Evet Narin katledilen ilk çocuğumuz değildi. Bundan önce Özge Can, Rabia Naz, Leyla, Irmak, Eylül ve daha niceleri. Korkumuz o ki AKP hükümetinin kadınlara yönelik yok sayan, değersizleştiren politikaları devam ederse bu kayıplar son da olmayacak. Hükümet yetkililerinin en yetkili ağızlarından yapılan, kadınları aşağılayan açıklamalar hepimizin hafızasında. ‘Eksik etek’ ‘Kadınla erkek eşit değildir. Bu fıtrata aykırı’ ‘Kadının en kutsal mesleği anneliktir’ ‘Hamile kadın sokakta gezmemeli’ gibi açıklamalar bu ülkeyi yönetenlerin kadınlara olan bakış açısını açıkça ortaya koymaktadır.
TUİK verileri bile çocuklara yönelik cinsel şiddetin artmakta olduğunu 2022 de 31 890 çocuğa karşı cinsel şuç işlendiğini ortaya koyuyor. İktidar ise bu olayları önlemeye değil üstünü kapatmaya uğraşıyor.
Yine en son yaşadığımız Narin GÜRAN olayında AKP hükümetlerinde Milletvekilliği yapmış Galip ENSARİOĞLU’nun ‘Narin GÜRAN’ın ailesi 40 yıllık dostumuzdur.
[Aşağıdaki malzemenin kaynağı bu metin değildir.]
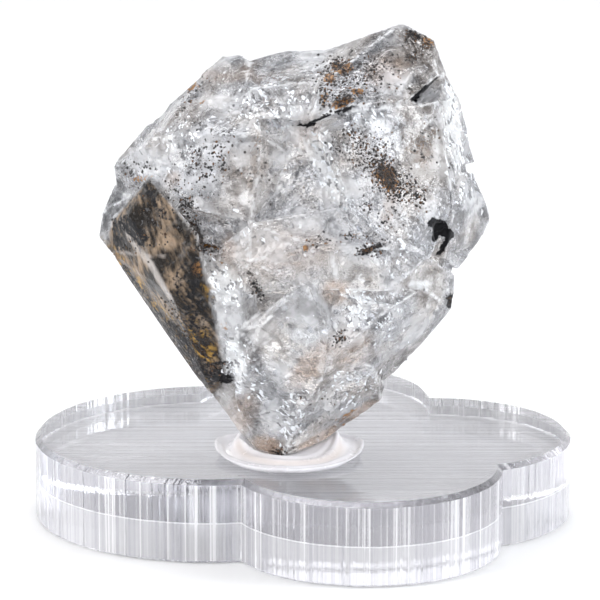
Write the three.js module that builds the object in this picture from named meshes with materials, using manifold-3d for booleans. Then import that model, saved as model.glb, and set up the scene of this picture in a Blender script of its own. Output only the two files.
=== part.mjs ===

Bilip söyleyemediğimiz bazı gerçekler var.’söylemi de kadınların, çocukların korunmasının değil erkek egemen ve ataerkil bu sistemin korunması ve devam ettirilmesinin öncelikli olduğunu göstermektedir.
İstanbul Sözleşmesi'inden hukuksuz bir şekilde ben yaptım oldu anlayışıyla çıkılmasından, 6284 Sayılı Yasa’nın uygulanmamasından ve çocukları cinsel istismardan koruyan Lanzarote Sözleşmesi’ni hedef gösteren karanlık zihniyetten cesaret alanlar, çocuklar için yaşamın her alanını daha güvencesiz hale getiriyor. Kadın ve çocukları acımazca, kutsallaştırılan aileler içerisinde katletmeye devam ediyor.
Faillere ödül gibi cezalar veren, kadınlara ve çocuklara yönelik şiddeti cezasız bırakan, erkek adaletin tüm temsilcileri bu cinayetten sorumludur.
Artık yeter cezasızlık politikalarından vazgeçin, hukuku işletin. Hukuk devreye girene, kadın katliamları ve çocuk istismarı son bulana kadar mücadelemizden vazgeçmeyeceğiz.
Narin'in katledilmesi sürecindeki bütün sorumlular ortaya çıkarılana, en ağır cezayı alana kadar ve çocuklarımızın güvenle yaşayacağı ortamlar yaratılana kadar mücadelemizi sürdüreceğiz.
Narin İçin Adalet! Tüm Çocuklar İçin Adalet!